**The request**
Lines containing the word "piece" are to be located and copied.

>> START

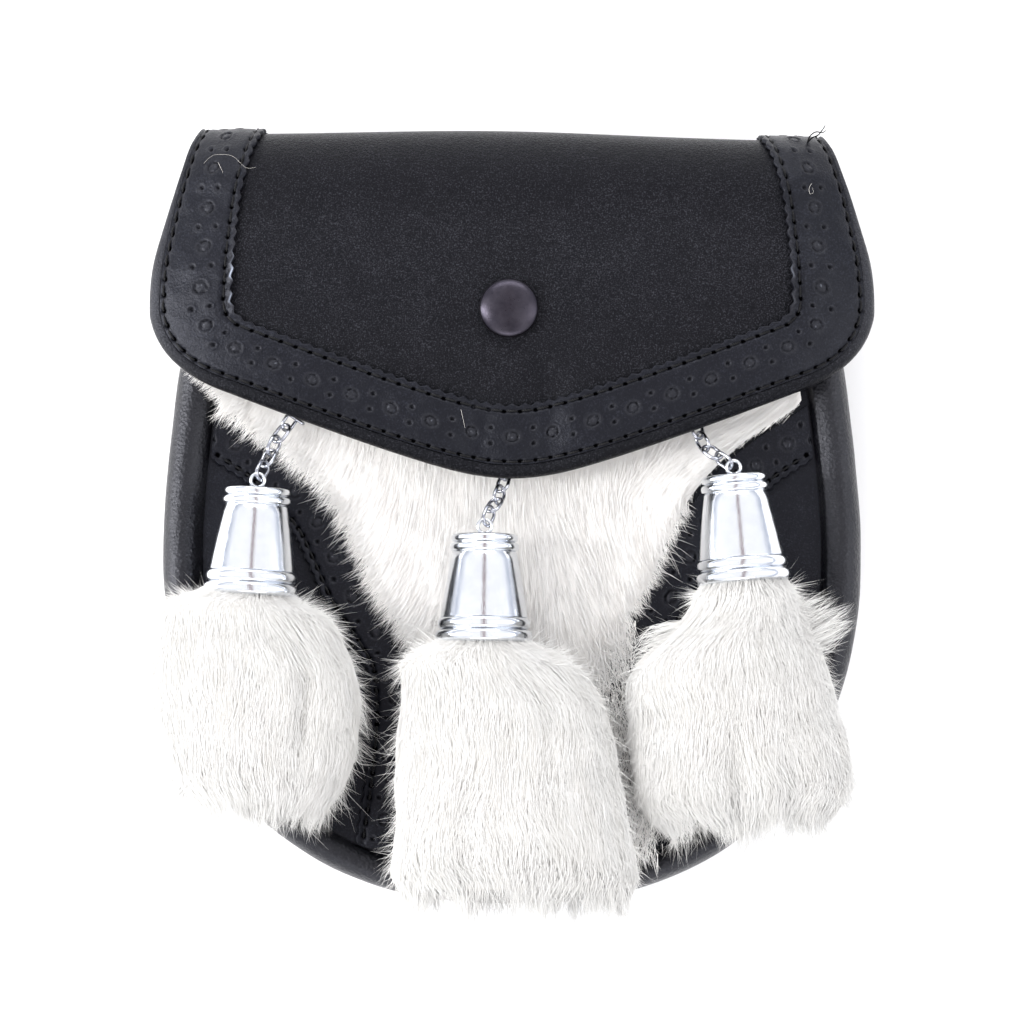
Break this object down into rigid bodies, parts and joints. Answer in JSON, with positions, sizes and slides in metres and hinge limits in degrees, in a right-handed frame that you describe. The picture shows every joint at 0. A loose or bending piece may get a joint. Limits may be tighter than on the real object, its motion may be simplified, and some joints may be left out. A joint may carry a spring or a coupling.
{
  "type": "sporran pouch",
  "caption": "Leather sporran pouch with a pointed brogued flap, press stud, fur front panel and chain-hung fur tassels in turned metal cones.",
  "frame": {"origin": "middle of the bottom face of the whole object's box, on the surface that it lies on", "axes": "+X to the right as the front is seen, +Y towards the top of the sporran, +Z out of its front"},
  "size_m": [0.1804, 0.198, 0.0684],
  "materials": {
    "grained_leather": "black, finely grained, satin",
    "brogued_leather": "black, smooth, brogued and stitched, satin",
    "panel_fur": "ivory rabbit-like fur, short",
    "tassel_fur": "white fur, long and soft",
    "chrome": "bright plated",
    "gunmetal": "black nickel, satin"
  },
  "bodies": {
    "root": {"back_panel": "grained_leather", "belt_loop": "grained_leather", "chain_anchor_centre": "chrome", "chain_anchor_left": "chrome", "chain_anchor_right": "chrome", "cone_centre": "chrome", "cone_left": "chrome", "cone_right": "chrome", "flap": "grained_leather", "flap_border": "brogued_leather", "front_panel": "grained_leather", "fur_panel": "panel_fur", "gusset": "grained_leather", "link_centre_1": "chrome", "link_centre_2": "chrome", "link_centre_3": "chrome", "link_centre_4": "chrome", "link_centre_5": "chrome", "link_left_1": "chrome", "link_left_2": "chrome", "link_left_3": "chrome", "link_left_4": "chrome", "link_left_5": "chrome", "link_right_1": "chrome", "link_right_2": "chrome", "link_right_3": "chrome", "link_right_4": "chrome", "side_band_left": "brogued_leather", "side_band_right": "brogued_leather", "snap_cap": "gunmetal", "snap_post": "gunmetal", "tassel_fur_centre": "tassel_fur", "tassel_fur_left": "tassel_fur", "tassel_fur_right": "tassel_fur"}
  },
  "joints": []
}
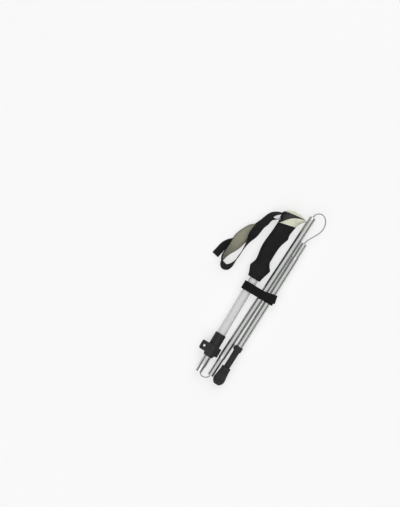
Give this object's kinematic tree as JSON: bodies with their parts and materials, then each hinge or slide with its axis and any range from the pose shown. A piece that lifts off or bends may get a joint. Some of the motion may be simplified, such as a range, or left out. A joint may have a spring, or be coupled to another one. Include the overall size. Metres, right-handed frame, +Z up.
{
  "type": "folding walking stick",
  "caption": "Folding walking stick with a foam grip, wrist strap and flip lock, folded into a bundle of side-by-side tubes joined by a tension cable.",
  "frame": {"origin": "under the middle of the folded bundle, on the surface it lies on", "axes": "+Y along the upper tube towards the grip, +Z up out of the flat bundle, +X from the grip's tube towards the folded tubes"},
  "size_m": [0.1644, 0.3943, 0.0298],
  "materials": {
    "white_paint": "satin",
    "polished_aluminium": "polished",
    "black_foam": "matte",
    "black_nylon": "satin",
    "cream_plastic": "satin",
    "black_webbing": "matte",
    "khaki_lining": "matte",
    "steel": "satin",
    "cable_coating": "satin",
    "black_rubber": "matte"
  },
  "bodies": {
    "handle": {"upper_tube": "white_paint", "foam_grip": "black_foam", "head_base": "cream_plastic", "head_cap": "cream_plastic", "strap_wedge": "black_nylon", "strap_pin": "steel", "strap_webbing": "black_webbing", "strap_lining": "khaki_lining", "strap_tail": "black_webbing", "clamp_collar": "black_nylon", "lever_pin": "steel", "tension_screw": "steel", "tension_nut": "steel", "tube_band": "black_webbing"},
    "clamp_lever": {"clamp_lever": "black_nylon"},
    "adjusting_tube": {"adjusting_tube": "polished_aluminium", "adjusting_bush": "black_nylon", "upper_cable_stop": "steel", "upper_cable": "cable_coating"},
    "locking_tube": {"locking_tube": "polished_aluminium", "locking_bush": "black_nylon", "button_spring": "steel", "bottom_cable_bend": "cable_coating"},
    "snap_button": {"snap_button": "steel"},
    "middle_cable": {"middle_cable": "cable_coating"},
    "middle_section": {"middle_tube": "polished_aluminium", "middle_ferrule": "polished_aluminium"},
    "lower_cable": {"top_cable_loop": "cable_coating"},
    "lower_section": {"lower_tube": "polished_aluminium", "lower_ferrule": "polished_aluminium", "lower_cable_stop": "steel", "tip_holder": "black_rubber", "steel_tip": "steel"},
    "foot": {"rubber_foot": "black_rubber"}
  },
  "joints": [
    {"name": "lever_flip", "type": "hinge", "parent": "handle", "child": "clamp_lever", "pos_m": [-0.0012, -0.14295, 0.0244], "axis": [0, -1, 0], "range_deg": [0, 115]},
    {"name": "length_adjust", "type": "slide", "parent": "handle", "child": "adjusting_tube", "axis": [0, -1, 0], "range_m": [0, 0.2]},
    {"name": "deploy_lock", "type": "slide", "parent": "adjusting_tube", "child": "locking_tube", "axis": [0, -1, 0], "range_m": [0, 0.11]},
    {"name": "button_press", "type": "slide", "parent": "locking_tube", "child": "snap_button", "axis": [0, 0, 1], "range_m": [0, 0.0012], "stiffness_N_per_m": 2000, "springref_m": -0.0015, "deforming": ["button_spring"]},
    {"name": "middle_fold", "type": "hinge", "parent": "locking_tube", "child": "middle_cable", "pos_m": [0.02705, -0.19105, 0.0149], "axis": [0, 0, -1], "range_deg": [0, 177.9], "deforming": ["bottom_cable_bend", "tube_band"]},
    {"name": "middle_seat", "type": "slide", "parent": "middle_cable", "child": "middle_section", "axis": [-0.0366, -0.9993, 0], "range_m": [0, 0.0407]},
    {"name": "lower_seat", "type": "slide", "parent": "middle_section", "child": "lower_cable", "axis": [-0.0366, -0.9993, 0], "range_m": [0, 0.0327]},
    {"name": "lower_fold", "type": "hinge", "parent": "lower_cable", "child": "lower_section", "pos_m": [0.05831, 0.15479, 0.0149], "axis": [0, 0, 1], "range_deg": [0, 179.15], "deforming": ["top_cable_loop"]},
    {"name": "foot_pull", "type": "slide", "parent": "lower_section", "child": "foot", "axis": [-0.0218, -0.9998, 0], "range_m": [0, 0.032]}
  ]
}
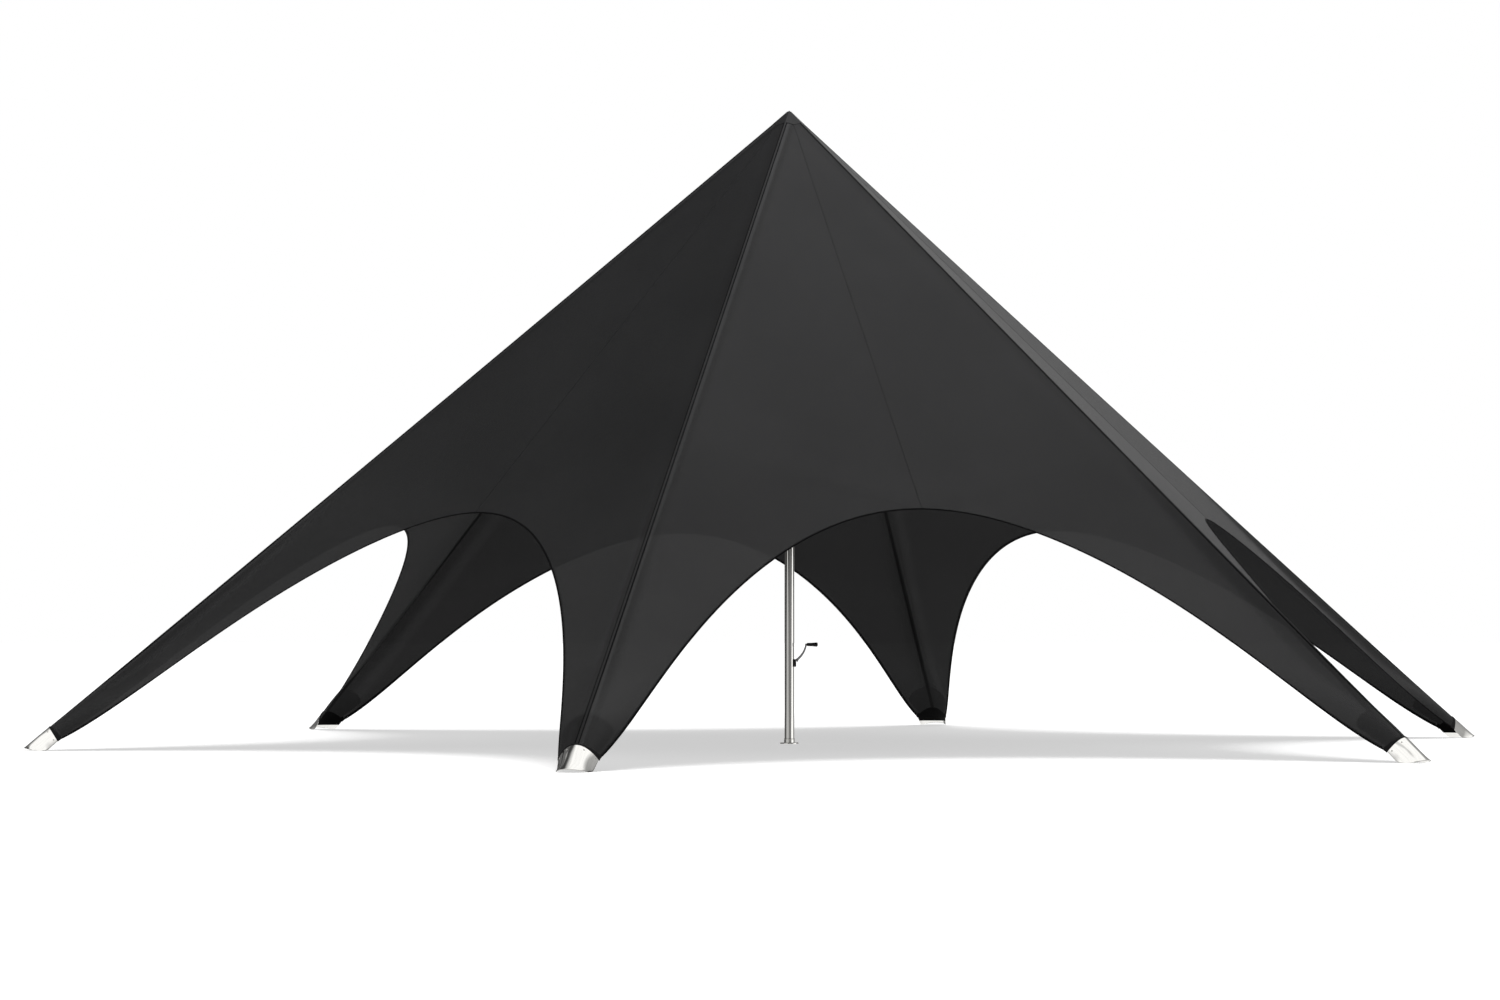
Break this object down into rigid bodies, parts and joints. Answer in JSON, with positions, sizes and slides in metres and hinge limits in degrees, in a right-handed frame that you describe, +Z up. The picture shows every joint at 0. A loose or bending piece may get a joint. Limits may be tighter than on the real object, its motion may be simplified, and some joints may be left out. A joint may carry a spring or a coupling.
{
  "type": "star tent",
  "caption": "Star-shaped tensile tent on one central crank mast, with arched openings between its legs and curved steel foot caps.",
  "frame": {"origin": "on the ground under the middle of the mast, at the centre of the base plate's underside", "axes": "+Z up along the mast; +X towards the foot of the right leg, the legs follow every 60 degrees; the crank points between the right and front right legs"},
  "size_m": [13, 11.3296, 5.5023],
  "materials": {
    "canopy_cloth": "matt woven polyester",
    "black_webbing": "matt webbing",
    "black_reinforcement": "coated, low sheen",
    "polished_steel": "polished stainless",
    "satin_aluminium": "satin",
    "black_paint": "satin black",
    "black_plastic": "matt black"
  },
  "bodies": {
    "tent": {"right_gore_a": "canopy_cloth", "right_gore_b": "canopy_cloth", "right_ridge_webbing": "black_webbing", "right_foot_patch": "black_reinforcement", "right_foot_cap": "polished_steel", "back_right_gore_a": "canopy_cloth", "back_right_gore_b": "canopy_cloth", "back_right_ridge_webbing": "black_webbing", "back_right_foot_patch": "black_reinforcement", "back_right_foot_cap": "polished_steel", "back_left_gore_a": "canopy_cloth", "back_left_gore_b": "canopy_cloth", "back_left_ridge_webbing": "black_webbing", "back_left_foot_patch": "black_reinforcement", "back_left_foot_cap": "polished_steel", "left_gore_a": "canopy_cloth", "left_gore_b": "canopy_cloth", "left_ridge_webbing": "black_webbing", "left_foot_patch": "black_reinforcement", "left_foot_cap": "polished_steel", "front_left_gore_a": "canopy_cloth", "front_left_gore_b": "canopy_cloth", "front_left_ridge_webbing": "black_webbing", "front_left_foot_patch": "black_reinforcement", "front_left_foot_cap": "polished_steel", "front_right_gore_a": "canopy_cloth", "front_right_gore_b": "canopy_cloth", "front_right_ridge_webbing": "black_webbing", "front_right_foot_patch": "black_reinforcement", "front_right_foot_cap": "polished_steel", "peak_cap": "black_reinforcement", "mast_base_plate": "polished_steel", "mast_base_collar": "polished_steel", "lower_mast_tube": "satin_aluminium", "mast_guide_collar": "black_plastic", "winch_housing": "black_paint"},
    "mast_top": {"upper_mast_tube": "satin_aluminium", "mast_head": "black_plastic"},
    "crank": {"crank_arm": "polished_steel"},
    "grip": {"crank_grip": "black_plastic"}
  },
  "joints": [
    {"name": "crank_turn", "type": "hinge", "parent": "tent", "child": "crank", "pos_m": [0, 0, 0.718], "axis": [0.866, -0.5, 0], "range_deg": [-3600, 0]},
    {"name": "mast_slide", "type": "slide", "parent": "tent", "child": "mast_top", "axis": [0, 0, 1], "range_m": [-0.3, 0]},
    {"name": "grip_spin", "type": "hinge", "parent": "crank", "child": "grip", "pos_m": [0.17321, -0.1, 0.856], "axis": [0.866, -0.5, 0], "continuous": true}
  ],
  "couplings": [
    {"joint": "mast_slide", "follows": "crank_turn", "m_per_rad": 0.0047746}
  ]
}
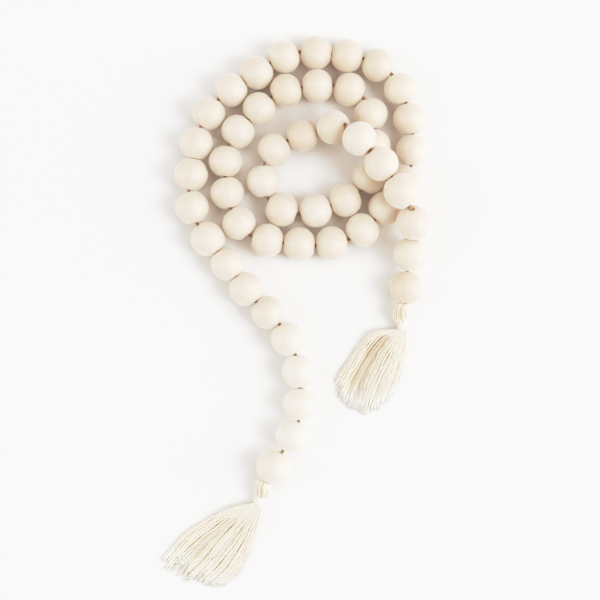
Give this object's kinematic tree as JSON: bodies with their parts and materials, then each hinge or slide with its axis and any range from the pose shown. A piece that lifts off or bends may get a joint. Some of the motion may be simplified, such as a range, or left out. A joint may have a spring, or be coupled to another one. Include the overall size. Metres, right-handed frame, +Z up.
{
  "type": "wood bead garland",
  "caption": "Garland of round wooden beads on a cotton string, coiled in a loose spiral, with a tied cotton tassel at each end.",
  "frame": {"origin": "centre of the bounding box's underside, on the surface that the garland lies on", "axes": "+Z up from that surface, +Y from the tassels towards the far side of the coil, +X to the right seen from above"},
  "size_m": [0.1621, 0.3277, 0.0396],
  "materials": {
    "bleached_wood": "pale bleached wood, turned and sanded, unvarnished",
    "cotton_yarn": "matte ivory twisted cotton yarn",
    "cotton_string": "matte natural cotton string",
    "cotton_thread": "matte off-white cotton thread"
  },
  "bodies": {
    "root": {"bead_01": "bleached_wood", "bead_02": "bleached_wood", "bead_03": "bleached_wood", "bead_04": "bleached_wood", "bead_05": "bleached_wood", "bead_06": "bleached_wood", "bead_07": "bleached_wood", "bead_08": "bleached_wood", "bead_09": "bleached_wood", "bead_10": "bleached_wood", "bead_11": "bleached_wood", "bead_12": "bleached_wood", "bead_13": "bleached_wood", "bead_14": "bleached_wood", "bead_15": "bleached_wood", "bead_16": "bleached_wood", "bead_17": "bleached_wood", "bead_18": "bleached_wood", "bead_19": "bleached_wood", "bead_20": "bleached_wood", "bead_21": "bleached_wood", "bead_22": "bleached_wood", "bead_23": "bleached_wood", "bead_24": "bleached_wood", "bead_25": "bleached_wood", "bead_26": "bleached_wood", "bead_27": "bleached_wood", "bead_28": "bleached_wood", "bead_29": "bleached_wood", "bead_30": "bleached_wood", "bead_31": "bleached_wood", "bead_32": "bleached_wood", "bead_33": "bleached_wood", "bead_34": "bleached_wood", "bead_35": "bleached_wood", "bead_36": "bleached_wood", "bead_37": "bleached_wood", "bead_38": "bleached_wood", "bead_39": "bleached_wood", "bead_40": "bleached_wood", "bead_41": "bleached_wood", "bead_42": "bleached_wood", "bead_43": "bleached_wood", "bead_44": "bleached_wood", "bead_45": "bleached_wood", "bead_46": "bleached_wood", "bead_47": "bleached_wood", "bead_48": "bleached_wood", "bead_49": "bleached_wood", "bead_50": "bleached_wood", "bead_51": "bleached_wood", "bead_52": "bleached_wood", "string": "cotton_string", "tassel_left": "cotton_yarn", "tassel_right": "cotton_yarn", "tie_left": "cotton_thread", "tie_right": "cotton_thread"}
  },
  "joints": []
}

>> END

**Solution for this exercise**
Break this object down into rigid bodies, parts and joints. Answer in JSON, with positions, sizes and slides in metres and hinge limits in degrees, in a right-handed frame that you describe. The picture shows every joint at 0. A loose or bending piece may get a joint. Limits may be tighter than on the real object, its motion may be simplified, and some joints may be left out. A joint may carry a spring or a coupling.
Give this object's kinematic tree as JSON: bodies with their parts and materials, then each hinge or slide with its axis and any range from the pose shown. A piece that lifts off or bends may get a joint. Some of the motion may be simplified, such as a range, or left out. A joint may have a spring, or be coupled to another one. Include the overall size. Metres, right-handed frame, +Z up.
Break this object down into rigid bodies, parts and joints. Answer in JSON, with positions, sizes and slides in metres and hinge limits in degrees, in a right-handed frame that you describe, +Z up. The picture shows every joint at 0. A loose or bending piece may get a joint. Limits may be tighter than on the real object, its motion may be simplified, and some joints may be left out. A joint may carry a spring or a coupling.
Give this object's kinematic tree as JSON: bodies with their parts and materials, then each hinge or slide with its axis and any range from the pose shown. A piece that lifts off or bends may get a joint. Some of the motion may be simplified, such as a range, or left out. A joint may have a spring, or be coupled to another one. Include the overall size. Metres, right-handed frame, +Z up.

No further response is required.